(WORK REQUIRED)
Go from the first line to the line with "PLATING_RELIEF = 0.02 * MM" and return those lines verbatim, ends included.

(RECORDS SHOWN)
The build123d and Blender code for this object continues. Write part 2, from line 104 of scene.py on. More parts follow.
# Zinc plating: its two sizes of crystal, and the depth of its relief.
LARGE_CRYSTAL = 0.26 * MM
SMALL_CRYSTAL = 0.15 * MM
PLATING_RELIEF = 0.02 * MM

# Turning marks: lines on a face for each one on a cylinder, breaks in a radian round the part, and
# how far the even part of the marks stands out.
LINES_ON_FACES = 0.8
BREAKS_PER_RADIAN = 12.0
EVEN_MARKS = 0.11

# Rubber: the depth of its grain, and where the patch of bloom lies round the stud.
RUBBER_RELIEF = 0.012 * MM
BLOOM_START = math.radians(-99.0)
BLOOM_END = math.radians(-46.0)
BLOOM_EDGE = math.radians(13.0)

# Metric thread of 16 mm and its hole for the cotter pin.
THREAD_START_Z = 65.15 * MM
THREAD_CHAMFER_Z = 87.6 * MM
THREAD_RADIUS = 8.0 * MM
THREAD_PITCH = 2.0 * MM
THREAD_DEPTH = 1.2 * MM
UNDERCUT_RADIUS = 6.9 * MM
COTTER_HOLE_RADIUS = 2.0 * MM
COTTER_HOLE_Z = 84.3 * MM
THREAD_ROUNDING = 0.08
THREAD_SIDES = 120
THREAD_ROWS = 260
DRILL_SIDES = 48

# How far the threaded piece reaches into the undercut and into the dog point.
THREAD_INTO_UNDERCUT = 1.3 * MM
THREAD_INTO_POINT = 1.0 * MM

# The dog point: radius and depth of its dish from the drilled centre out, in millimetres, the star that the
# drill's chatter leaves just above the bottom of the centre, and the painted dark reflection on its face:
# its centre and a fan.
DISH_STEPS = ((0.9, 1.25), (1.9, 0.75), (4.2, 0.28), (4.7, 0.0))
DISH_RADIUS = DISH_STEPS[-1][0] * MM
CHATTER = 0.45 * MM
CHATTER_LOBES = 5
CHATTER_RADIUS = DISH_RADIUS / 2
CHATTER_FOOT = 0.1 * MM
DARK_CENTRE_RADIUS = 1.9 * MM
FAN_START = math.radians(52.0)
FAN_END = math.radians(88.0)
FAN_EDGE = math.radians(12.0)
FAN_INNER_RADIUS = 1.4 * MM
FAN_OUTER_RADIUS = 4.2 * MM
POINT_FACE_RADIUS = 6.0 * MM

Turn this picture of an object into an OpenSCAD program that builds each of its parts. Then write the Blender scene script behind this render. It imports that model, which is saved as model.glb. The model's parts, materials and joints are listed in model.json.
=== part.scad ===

(TASK OUTPUT)
The build123d and Blender code for this object continues. Write part 2, from line 104 of scene.py on. More parts follow.
# Zinc plating: its two sizes of crystal, and the depth of its relief.
LARGE_CRYSTAL = 0.26 * MM
SMALL_CRYSTAL = 0.15 * MM
PLATING_RELIEF = 0.02 * MM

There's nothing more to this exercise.